Dichiaro subito che la base argomentativa di questo articolo-sfogo non è mia. I dati e le vicende sono noti e già sono stati divulgati dalla stampa più attenta ma l’ispirazione specifica mi viene da Michele Pierri, che ha pubblicato qualche giorno fa, il 9 febbraio, un articolo dal titolo Tutti i dolori di Deutsche Bank e Commerzbank sul giornale on line formiche.net.
Io aggiungo qualche considerazione in linea con quanto vado pubblicando da un po’ di tempo sulle vicende della finanza nazionale e internazionale e do un mio contributo alla circolazione del pezzo di Pierri.
Le banche tedesche non stanno gran che bene. Ai tempi della finanza sfrenata ne hanno combinate più di tutti, e forse continuano a farlo. Deutsche Bank parrebbe in difficoltà a rimborsare le cedole di un’obbligazione subordinata (si, proprio come quelle volatilizzate di Banca Etruria). Le banche dei Laender, le potenti casse regionali, con un’abile manovra germanica a livello comunitario sono state sottratte al controllo della BCE. La Banca Federale, che sarebbe la Banca d’Italia tedesca, sorveglia in maniera molto soft queste banche di medie dimensioni, che invece dovrebbe occhiutamente controllare.
Gli aiuti di Stato alle banche fino al 2014 sono stati: Germania quasi 240 miliardi; Regno Unito 162; Spagna 52; Irlanda 41; Grecia 39; poi le altre; poi ultima l’Italia con 1 miliardo.
La politica europea sembra ormai tutta concentrata sulle banche e appare come ad esse subordinata. Così come sembra proprio, al di là degli atteggiamenti un po’ scomposti e controproducenti di Renzi, che viga la consuetudine dei due pesi e due misure nei confronti dei diversi paesi come ormai quasi regola nelle controversie economico-finanziarie tra i membri UE. E quindi i paesi che durante la crisi degli scorsi anni hanno sommerso di aiuti di Stato le proprie banche che si erano comportate sciaguratamente adesso fanno la voce grossa con gli altri.

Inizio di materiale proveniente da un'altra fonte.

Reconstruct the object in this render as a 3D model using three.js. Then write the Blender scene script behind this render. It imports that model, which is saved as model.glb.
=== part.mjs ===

L’ormai famigerato bail in (il salvataggio delle banche in prima battuta da parte di azionisti, obbligazionisti e correntisti con più di 100.000 euro) sta facendo guai sul mercato e sui risparmiatori. Si badi bene che gli obbligazionisti sono in molti casi ingenui e/o raggirati acquirenti di obbligazioni subordinate; e che l’intervento sui conti correnti si configura come un vero e proprio prelievo forzoso di soldi che, non lo si ripeterà mai abbastanza, non sono investiti, quindi a rischio, nella banca ma semplicemente depositati, affidati, addirittura pagando per tenerli sul conto corrente.
L’Italia ora blatera che il bail in andrebbe rivisto e blatera, in molti casi con cattiva coscienza, su molte altre cose. Ma certe cose non le si poteva capire prima? Non si poteva trattare con più energia e competenza? Non si poteva, alla peggissimo, porre qualche veto?
E ancora: i paesi “virtuosi” vogliono impedire che le banche, le nostre, abbiano in portafoglio più di un tot di titoli di Stato. Etc.
E ancora: si parla, per migliorare la qualità del debito bancario, di permettere alle banche di recuperare i (impossessarsi dei) beni dei debitori insolventi, senza passare per un giudice. Questo, dicono, perché i tempi biblici della giustizia italiana fanno considerare di fatto non esigibili certi crediti da parte degli investitori; quindi, anziché migliorare l’amministrazione della giustizia, si introduce una sorta di giustizia privata fai da te, che ovviamente varrebbe per le banche ma non per il normale cittadino al quale non venisse pagata una fattura o restituito un debito.
No a dietrologie e catastrofismi: ma sembra proprio che da questa Europa delle banche non ci sia verso di potersi difendere.
Il fatto è che le banche fanno tutto quello che fanno con i soldi nostri (I soldi degli altri, intitolava un suo celebre libro il prof. Luciano Gallino) per cui se per le fesserie o le sconcezze che fanno vanno a gambe all’aria, chi ci rimette gravemente siamo noi; e se per impedire che vadano a gambe all’aria i governi prendono provvedimenti iniqui, chi ci rimette siamo noi.